When it is so cold the morning of your hunt that water freezes instantly when it hits the ground, you may want to consider starting your hunt at dawn. If you insist on battling the elements, you need to take extra safety precautions. If someone were to fall in the water they could die of hypothermia before you can get them to shore, so precision in preparation is key.

It is important to note the majority of effort that goes into keeping you warm and safe is done the night and morning before the hunt.



Before the hunt  

When hunting waterfowl negative temperatures everything can and will freeze. When preparing for a hunt you know will be colder than usual, ensure everything is working and functioning properly the night before. You may want to pack a small propane heater, a propane grill and hand and feet warmers.

When you arrive at the hunting location, function-check your firearms and see that they have no moisture on them. 

If you have to take a boat to a blind be sure everyone on board wears a life jacket over their waders. If someone fell off the boat, a personal flotation device can be the only thing between life and death.

Next, load everyone into the boat, including the dog, before backing the boat down the ramp. This will keep everyone’s waders from freezing. If you happen to be the unlucky one who has to wade through the water, make sure you dress in layers.

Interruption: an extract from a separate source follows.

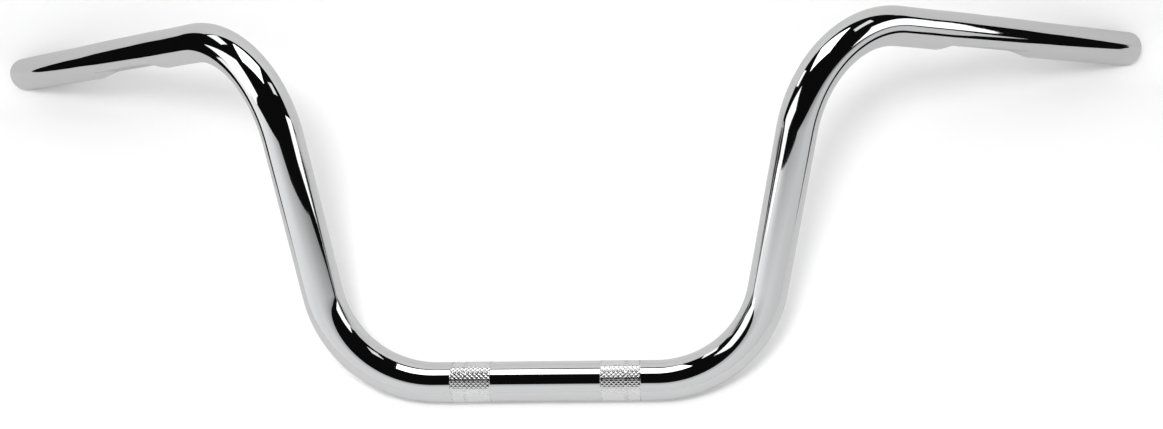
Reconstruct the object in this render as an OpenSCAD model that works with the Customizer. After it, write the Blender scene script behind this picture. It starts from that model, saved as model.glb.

Here are some tips on how to layer up:

Body 
Long sleeve thermal                                                                   
Long sleeve t-shirt                                                                      
Drake heavy pull over                                                               
Fleece vest so your arms are free to shoot                                   
Weather-proof camouflage jacket

Legs
Thermal compression pants
Long Johns
Pajama bottoms
Fleece lined hunting pants

Head
Neck gaiter for the boat ride
A heavy hat with ear flaps 
Safety glasses for the wind

Feet
Silk socks
Dress socks
Wool/ Alpaca socks
Two shake up foot warmers in each boot
Tall thermal waterproof boots or waders with at least 1,200g of Thinsulate

Hands
Multiple pairs of gloves
Water proof decoy gloves 
Wool gloves for the blind
Hand warmers

During the hunt

When hunting in extreme cold it is imperative to constantly move around. Make sure you are hunting out of a blind where you can get out and walk around to keep your circulation pumping. When you increase your blood flow by moving around, your skin naturally warms up. Remember, the longer you stay still the more difficult it will be to get warm again. 

You may also want to try tricks like starting up a propane grill to cook food, bringing along a large thermos of hot coffee or soup or even packing blankets filled with ignited hand and feet warmers.

Lastly, we can’t forget the pups! They can be the most vulnerable member of your hunting party since they are in and out of the water so much.

First, they should wear a neoprene life vest not only for warmth, but also to protect their core and help them stay afloat. Often times when retrieving game, a bird dog has to break through patches of ice, making the vest the only thing keeping the dog from getting injured. 

This is another example of when the small propane heater will come in handy. When your dog gets back into the blind, the heater will help warm them back up at a rapid rate. No one wants a sick pup, so make sure you take their health into account!

A lot can go wrong without planning. It is important to remember safety comes first when battling the elements of the wetlands. Be sure to dress and pack accordingly so your hunt isn't a bust, or worse.